Microsoft, on the other hand, has only given a promise, which is not legally binding, that they won't sue anyone that implements parts of .Net.


Ummm...the Microsoft Community Promise IS legally binding. Just because they used the word "promise" instead of contract or covenant doesn't keep it from being legally binding. I really wish people would stop repeating this nonsense when they clearly have never actually read the Community Promise.

From the Community Promise itself (what a novel idea):
http://www.microsoft.com/interop/cp/default.mspx

Q: Is this Community Promise legally binding on Microsoft and will it be available in the future to me and to others?
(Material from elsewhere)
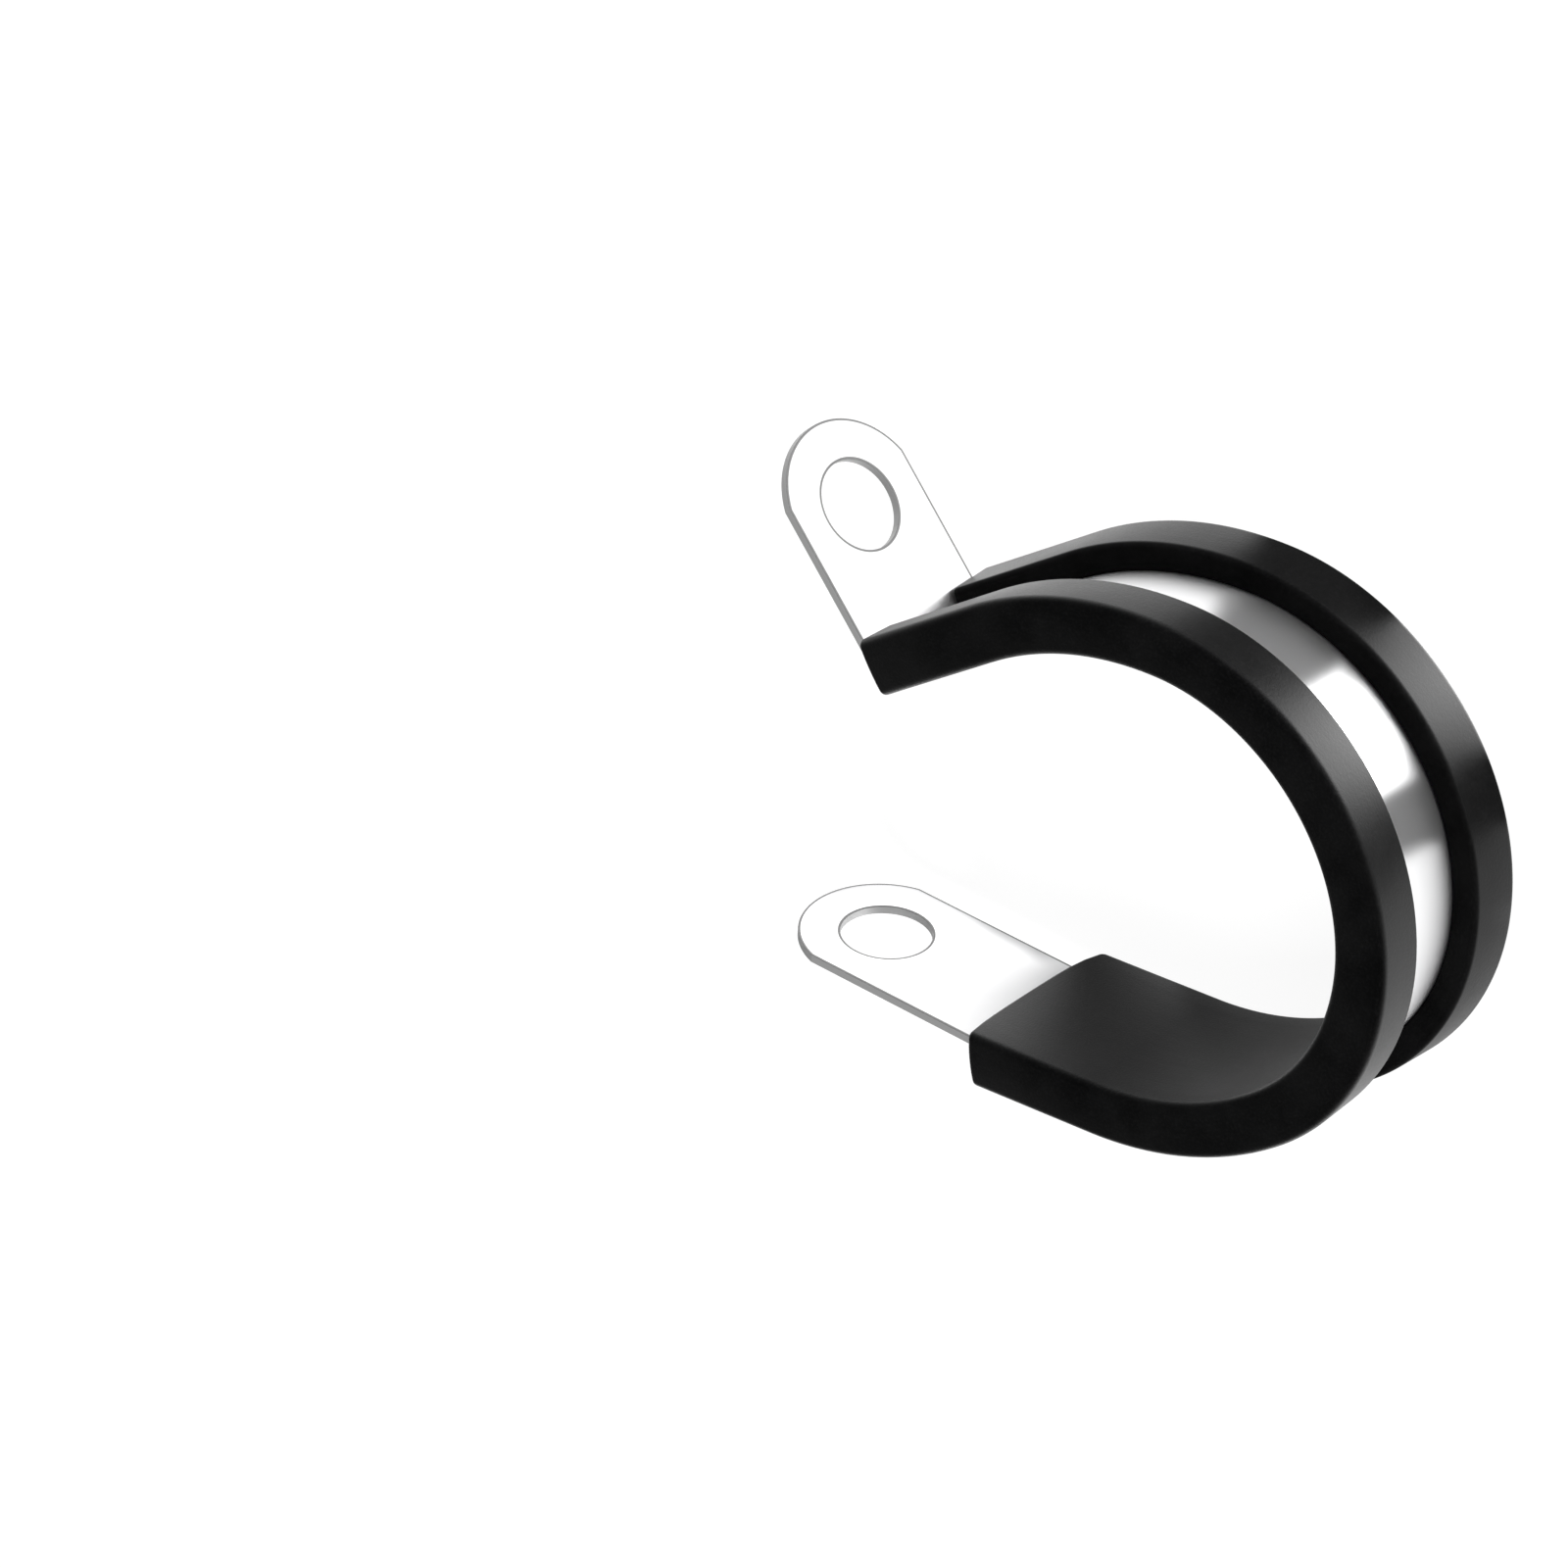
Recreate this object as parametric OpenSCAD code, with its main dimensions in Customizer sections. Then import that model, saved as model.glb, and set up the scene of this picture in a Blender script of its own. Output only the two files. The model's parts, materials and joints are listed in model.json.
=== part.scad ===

A: Yes, the CP is legally binding upon Microsoft. The CP is a unilateral promise from Microsoft and in these circumstances unilateral promises may be enforced against the party making such a promise. Because the CP states that the promise is irrevocable, it may not be withdrawn by Microsoft. The CP is, and will be, available to everyone now and in the future for the specifications to which it applies. As stated in the CP, the only time Microsoft can withdraw its promise against a specific person or company for a specific Covered Specification is if that person or company brings (or voluntarily participates in) a patent infringement lawsuit against Microsoft regarding Microsoft’s implementation of the same Covered Specification. This type of “suspension” clause is common industry practice.